Francis Scott Key and Baltimore’s Inner Harbor
Posted by Dylan on November 30, 2009“The Star Spangled Banner”, the national anthem of the United States. When the song plays, no matter where you are, in a Chicago pub or a Baltimore restaurant, there will be something that tugs you to your feet. I had not thought of myself as particularly patriotic. But one summer, I was sitting outside in San Diego, California. We were at a performance of the San Diego Symphony for the Fourth of July celebration. The music was great. And then they played the song, the anthem. As I sat there listening, the fireworks illuminating the sky, I got tears in my eyes, that made their way to my cheeks. My college boyfriend looked at me with a question on his face. I was a little punk rocker…”America this and America that”…we complained about America in our college days. Many people complain about the country. But when that music played it hit me, just what people went through in order for us to have what we have.
I imagined Francis Scott Key, just a man, just a lawyer who was setting out to rescue his friend, Dr. William Beanes. Just a man held captive on a boat while the British attacked Fort McHenry and the Baltimore Harbor. Everyone knows the story, about how through the blaze and the bombs, Key saw the the American flag, still flying above Fort McHenry while the smoke still hung thick in the air. A man was really standing there seeing that, it is not a myth nor a legend but a truth, and that is what brought tears to my eyes so many years after the fact, sitting at a performance by a symphony in Southern California.

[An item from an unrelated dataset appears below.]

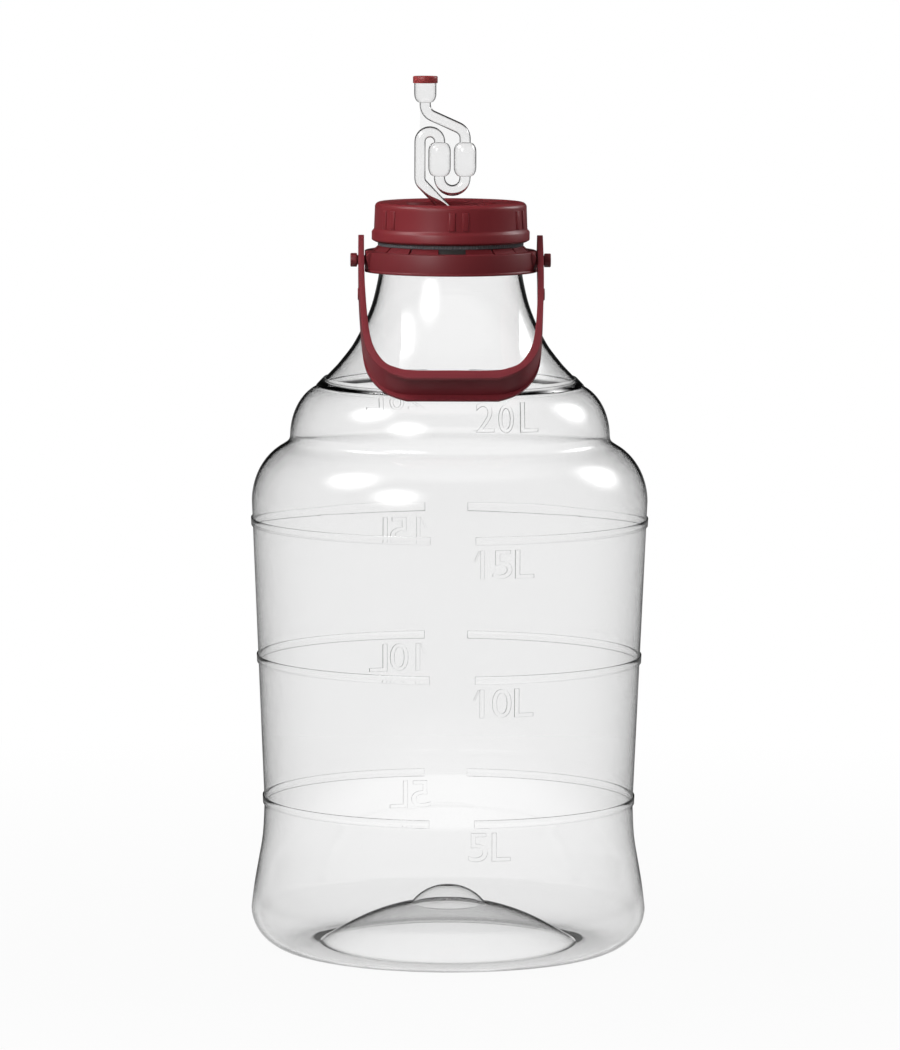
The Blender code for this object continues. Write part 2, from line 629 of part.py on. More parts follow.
def airlock_stations(wall):
    """The tube from the cup's mouth to the stem's end; a wall above zero gives its bore."""
    tube, cup, bulb = TUBE_RADIUS - wall, CUP_RADIUS - wall, BULB_RADIUS - wall
    past_end = 2.0 if wall > 0.0 else 0.0
    slope = 90.0 - OFFSET_SLOPE_DEG
    foot = 90.0 - FOOT_SLOPE_DEG
    cup_foot, cup_straight, cup_mouth = CUP_HEIGHTS
    low, high = BULB_HEIGHTS
    trap_left, trap_right = TRAP_CENTRE[0] - TRAP_BEND, TRAP_CENTRE[0] + TRAP_BEND
    cup_rows = rounding(cup_foot, cup_straight, tube, cup) + [(cup_mouth + past_end, cup)]
    lower_half = rounding(low, low + BULB_ROUND, tube, bulb)
    upper_half = rounding(high, high - BULB_ROUND, tube, bulb)
    stations = leg(CUP_ACROSS, -90.0, cup_rows[::-1])
    stations += bend((CUP_ACROSS + OFFSET_BEND, OFFSET_UPPER), OFFSET_BEND, 180.0, 180.0 + slope, tube)
    stations += bend((trap_right - OFFSET_BEND, OFFSET_LOWER), OFFSET_BEND, slope, 0.0, tube)
    stations += leg(trap_right, -90.0, upper_half + lower_half[::-1])
    stations += bend(TRAP_CENTRE, TRAP_BEND, 0.0, -180.0, tube)
    stations += leg(trap_left, 90.0, lower_half + upper_half[::-1])
    stations += bend((trap_left - RETURN_BEND, RETURN_HEIGHT), RETURN_BEND, 0.0, 180.0, tube)
    long_leg = trap_left - 2.0 * RETURN_BEND
    stations += bend((long_leg + FOOT_BEND, FOOT_UPPER), FOOT_BEND, 180.0, 180.0 + foot, tube)
    stations += bend((-FOOT_BEND, FOOT_LOWER), FOOT_BEND, foot, 0.0, tube)
    return stations + leg(0.0, -90.0, [(STEM_END - past_end, tube)])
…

One man stood there and finished the last lines of a poem he had been working on. He wrote it on an old envelope and gave it to Captain Benjamin Eades. Eades later that night, climbed upon a chair in an old tavern and sung the poem to the tune of “Anacreon in Heaven”. Before he was finished, the crowd in the pub was singing along. That is why now, when the song plays, there is something that tugs you to stand. It is not only the big history of the country, but the small history of one man who was just simply trying to rescue his friend from the British. Everything was being blown up around him, and dirty and wounded and held captive on a ship, he wrote a song about a flag. A song about a group of people who just did not give up.